§ Supplied material:
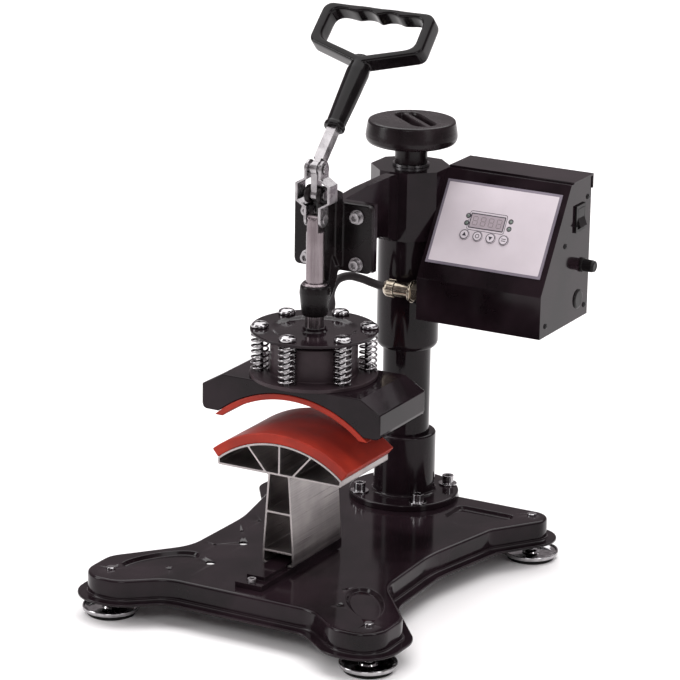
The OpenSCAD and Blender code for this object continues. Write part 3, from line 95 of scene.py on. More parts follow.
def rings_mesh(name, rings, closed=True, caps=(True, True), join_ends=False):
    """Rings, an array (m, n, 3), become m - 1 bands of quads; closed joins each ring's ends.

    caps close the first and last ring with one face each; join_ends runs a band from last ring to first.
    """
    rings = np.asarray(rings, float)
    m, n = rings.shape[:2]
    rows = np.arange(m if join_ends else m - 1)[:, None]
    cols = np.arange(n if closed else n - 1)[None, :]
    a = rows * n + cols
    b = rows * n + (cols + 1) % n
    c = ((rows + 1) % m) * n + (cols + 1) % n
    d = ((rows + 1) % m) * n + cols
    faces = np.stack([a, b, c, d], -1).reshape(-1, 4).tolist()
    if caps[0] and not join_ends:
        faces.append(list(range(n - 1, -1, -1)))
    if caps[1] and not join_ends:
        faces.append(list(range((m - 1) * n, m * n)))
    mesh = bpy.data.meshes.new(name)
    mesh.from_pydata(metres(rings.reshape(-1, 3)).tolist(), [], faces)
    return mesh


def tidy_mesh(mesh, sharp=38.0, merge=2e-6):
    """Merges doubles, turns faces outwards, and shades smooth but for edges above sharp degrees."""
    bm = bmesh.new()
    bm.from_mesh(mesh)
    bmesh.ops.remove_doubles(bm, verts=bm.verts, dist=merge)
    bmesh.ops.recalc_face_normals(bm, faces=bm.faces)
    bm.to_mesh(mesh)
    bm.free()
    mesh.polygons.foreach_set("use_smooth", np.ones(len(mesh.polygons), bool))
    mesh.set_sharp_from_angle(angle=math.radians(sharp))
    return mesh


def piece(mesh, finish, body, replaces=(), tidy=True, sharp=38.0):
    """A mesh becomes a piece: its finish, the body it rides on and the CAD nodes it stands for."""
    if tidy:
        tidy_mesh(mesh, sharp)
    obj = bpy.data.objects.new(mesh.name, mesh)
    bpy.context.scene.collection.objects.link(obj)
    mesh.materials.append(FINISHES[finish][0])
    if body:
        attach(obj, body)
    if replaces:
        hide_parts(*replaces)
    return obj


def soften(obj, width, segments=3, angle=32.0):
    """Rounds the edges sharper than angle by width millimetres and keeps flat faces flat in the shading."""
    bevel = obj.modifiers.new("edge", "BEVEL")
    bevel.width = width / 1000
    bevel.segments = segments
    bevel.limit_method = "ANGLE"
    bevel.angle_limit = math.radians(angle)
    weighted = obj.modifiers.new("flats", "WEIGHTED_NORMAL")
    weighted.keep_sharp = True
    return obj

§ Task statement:
Read the lines above. Gather those in which the string "replaces" is found.

§ Answer to the task:
def piece(mesh, finish, body, replaces=(), tidy=True, sharp=38.0):
    if replaces:
        hide_parts(*replaces)